What is a Miracle?
Many definitions are given, but a true miracle is something beyond man's intellectual or scientific ability to accomplish. It is more than a highly improbable event; it injects a new element (the supernatural) into the natural order of things.
Four Greek words are used in the gospels to characterize our Lord's miracles. (1) Dunamis emphasizes that the mighty power of God has entered our world as displayed in Christ's miracles (Matthew 11:21; Mark 6:2,5, 14; 9:39). (2) Teras means "wonder" and underscores the extraordinary character of the Lord's miracles. It is always used with some other word (such as "signs and wonders") so that we will not think of the miracles simply as dazzling demonstrations (Mark 13:22; John 4:48). (3) Ergon means "works" and is used both for Christ's miracles and His ordinary deeds of mercy (John 5:20,36; 7:3; 10:25). (4) Semeion means "sign" and indicates that Christ's miracles were to teach us spiritual truths (John 2:11; 4:54; 6:2; 11:47).

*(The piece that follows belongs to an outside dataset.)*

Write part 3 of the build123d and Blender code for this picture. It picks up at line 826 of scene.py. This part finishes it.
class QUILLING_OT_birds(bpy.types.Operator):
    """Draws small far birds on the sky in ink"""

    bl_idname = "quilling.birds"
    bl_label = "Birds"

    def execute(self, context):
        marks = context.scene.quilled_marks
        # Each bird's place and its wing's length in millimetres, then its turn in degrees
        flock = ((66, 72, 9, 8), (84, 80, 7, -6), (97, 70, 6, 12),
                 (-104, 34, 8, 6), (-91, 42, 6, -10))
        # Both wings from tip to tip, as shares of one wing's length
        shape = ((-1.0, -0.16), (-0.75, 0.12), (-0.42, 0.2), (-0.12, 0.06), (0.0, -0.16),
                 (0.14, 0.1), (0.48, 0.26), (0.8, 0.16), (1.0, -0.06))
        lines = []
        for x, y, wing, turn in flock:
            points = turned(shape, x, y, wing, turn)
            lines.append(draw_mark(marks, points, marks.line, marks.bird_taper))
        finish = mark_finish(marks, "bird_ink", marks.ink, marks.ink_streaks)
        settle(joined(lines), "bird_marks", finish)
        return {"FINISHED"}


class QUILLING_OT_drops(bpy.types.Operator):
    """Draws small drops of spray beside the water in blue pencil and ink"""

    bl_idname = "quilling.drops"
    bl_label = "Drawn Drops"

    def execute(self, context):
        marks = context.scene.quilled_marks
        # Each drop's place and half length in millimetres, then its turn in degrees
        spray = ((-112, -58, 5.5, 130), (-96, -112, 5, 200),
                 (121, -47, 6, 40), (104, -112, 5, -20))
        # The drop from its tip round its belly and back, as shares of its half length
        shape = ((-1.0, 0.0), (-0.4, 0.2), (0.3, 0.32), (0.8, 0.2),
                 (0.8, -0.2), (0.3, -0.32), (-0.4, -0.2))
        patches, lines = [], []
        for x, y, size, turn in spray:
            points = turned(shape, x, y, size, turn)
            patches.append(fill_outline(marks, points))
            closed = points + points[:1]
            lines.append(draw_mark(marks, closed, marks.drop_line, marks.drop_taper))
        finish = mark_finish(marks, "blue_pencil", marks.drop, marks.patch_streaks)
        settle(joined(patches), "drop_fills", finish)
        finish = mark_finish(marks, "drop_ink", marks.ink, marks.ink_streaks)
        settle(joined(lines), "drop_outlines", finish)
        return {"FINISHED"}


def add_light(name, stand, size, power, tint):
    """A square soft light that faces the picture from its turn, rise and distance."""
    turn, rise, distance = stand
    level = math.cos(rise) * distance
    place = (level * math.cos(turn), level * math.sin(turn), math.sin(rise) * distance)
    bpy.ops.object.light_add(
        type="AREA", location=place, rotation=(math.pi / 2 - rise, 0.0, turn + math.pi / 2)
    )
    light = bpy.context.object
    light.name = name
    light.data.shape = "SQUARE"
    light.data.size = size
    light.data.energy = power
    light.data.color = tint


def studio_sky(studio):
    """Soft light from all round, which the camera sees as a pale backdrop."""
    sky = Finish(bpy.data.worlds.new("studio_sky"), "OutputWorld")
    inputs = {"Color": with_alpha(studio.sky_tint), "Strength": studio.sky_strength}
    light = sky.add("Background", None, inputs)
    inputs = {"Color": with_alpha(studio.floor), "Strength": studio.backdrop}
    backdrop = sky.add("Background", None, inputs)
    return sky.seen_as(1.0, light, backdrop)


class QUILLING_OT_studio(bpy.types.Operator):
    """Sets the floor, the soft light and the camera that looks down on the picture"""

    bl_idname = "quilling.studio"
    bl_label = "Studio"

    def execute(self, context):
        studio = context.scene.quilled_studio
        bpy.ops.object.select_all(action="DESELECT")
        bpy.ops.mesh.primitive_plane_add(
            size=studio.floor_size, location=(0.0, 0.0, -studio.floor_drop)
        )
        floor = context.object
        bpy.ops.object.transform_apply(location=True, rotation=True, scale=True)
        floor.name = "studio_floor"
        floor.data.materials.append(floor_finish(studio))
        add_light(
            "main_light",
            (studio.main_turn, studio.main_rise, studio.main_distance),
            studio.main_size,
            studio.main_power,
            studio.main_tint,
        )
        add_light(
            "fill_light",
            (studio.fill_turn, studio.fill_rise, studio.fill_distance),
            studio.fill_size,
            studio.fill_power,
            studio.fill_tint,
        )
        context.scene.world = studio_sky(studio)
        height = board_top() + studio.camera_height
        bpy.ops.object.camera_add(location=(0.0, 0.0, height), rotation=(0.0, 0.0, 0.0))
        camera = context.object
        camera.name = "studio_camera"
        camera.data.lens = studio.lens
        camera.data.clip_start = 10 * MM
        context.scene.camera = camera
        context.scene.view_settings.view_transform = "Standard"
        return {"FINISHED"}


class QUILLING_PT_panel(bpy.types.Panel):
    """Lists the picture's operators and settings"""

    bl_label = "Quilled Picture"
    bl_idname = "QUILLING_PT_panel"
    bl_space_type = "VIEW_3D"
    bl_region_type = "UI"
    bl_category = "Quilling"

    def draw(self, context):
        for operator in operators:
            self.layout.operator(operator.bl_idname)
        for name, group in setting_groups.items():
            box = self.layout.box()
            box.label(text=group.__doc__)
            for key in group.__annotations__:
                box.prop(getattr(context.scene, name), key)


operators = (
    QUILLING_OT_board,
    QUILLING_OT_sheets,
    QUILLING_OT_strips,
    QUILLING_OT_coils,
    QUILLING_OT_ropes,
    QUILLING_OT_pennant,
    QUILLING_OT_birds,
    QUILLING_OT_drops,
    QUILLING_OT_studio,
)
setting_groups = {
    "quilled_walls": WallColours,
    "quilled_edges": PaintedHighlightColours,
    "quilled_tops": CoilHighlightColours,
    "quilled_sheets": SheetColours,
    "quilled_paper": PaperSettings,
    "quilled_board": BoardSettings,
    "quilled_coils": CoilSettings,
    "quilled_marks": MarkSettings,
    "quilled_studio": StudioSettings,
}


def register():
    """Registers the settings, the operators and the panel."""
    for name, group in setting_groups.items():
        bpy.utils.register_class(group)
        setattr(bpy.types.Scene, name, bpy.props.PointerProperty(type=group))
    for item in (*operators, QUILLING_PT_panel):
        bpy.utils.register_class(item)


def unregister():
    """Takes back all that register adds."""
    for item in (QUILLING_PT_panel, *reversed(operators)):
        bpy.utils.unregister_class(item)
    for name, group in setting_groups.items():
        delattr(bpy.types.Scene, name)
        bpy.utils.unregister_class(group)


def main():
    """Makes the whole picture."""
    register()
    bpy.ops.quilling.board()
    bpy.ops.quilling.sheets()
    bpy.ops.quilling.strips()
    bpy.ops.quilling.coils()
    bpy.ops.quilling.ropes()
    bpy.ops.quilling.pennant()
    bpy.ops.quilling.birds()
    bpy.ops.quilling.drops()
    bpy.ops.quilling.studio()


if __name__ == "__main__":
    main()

The Purpose of the Miracles
The main purpose of the miracles was to teach—to reveal something about who Christ is and what He can do. Christ used miracles to demonstrate His deity (Mark 2:7), to support His claims to being the Messiah (Matthew 9:27), and to serve as illustrations of deeper spiritual truths (see John 6:32-35). But the miracles also remind us of the consequences of sin—sickness, blindness, death—and of the power of the Lord to do something about those consequences.
In His miracles we see Him as Lord over nature, Lord over life, Lord over death, Lord over sickness, Lord over sin, and Lord over Satan. The miracles are clear and eloquent evidence that Jesus of Nazareth possessed powers that belong only to God and therefore that He is God Himself.
The Greatest Miracle
The three resurrections from the dead (the widow of Nain's son, Jairus's daughter, and Lazarus), portray our Lord as "the resurrection, and the life" (John 11:25). While those three returned to this life to die again, they preview the new kind of underlying life to which all believers will be raised by the Lord. And, of course, His greatest miracle—His own resurrection from the dead—seals that guarantee.

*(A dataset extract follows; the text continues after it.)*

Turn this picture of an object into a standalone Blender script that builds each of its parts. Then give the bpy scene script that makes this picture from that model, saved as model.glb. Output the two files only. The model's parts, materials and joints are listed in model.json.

Because the tomb is empty, our Lord lives, and He lives in the lives of His children (Galatians 2:20). What does that mean for us in this day? It does not mean exemption from trials or sickness or attacks, but it assures us that the grace of our living Lord is sufficient in all circumstances (2 Corinthians 12:9). It does not necessarily mean He will give the same signs and perform the same wonders He did while He was here on earth, nor that we will perform them, but it does mean we can rely on His power to accomplish all His desires in our lives and in this world.
This is the Lord who saves all who put their trust in Him. This is the Lord who cares for His own through every circumstance of life. This is the Lord whom we love and serve forever!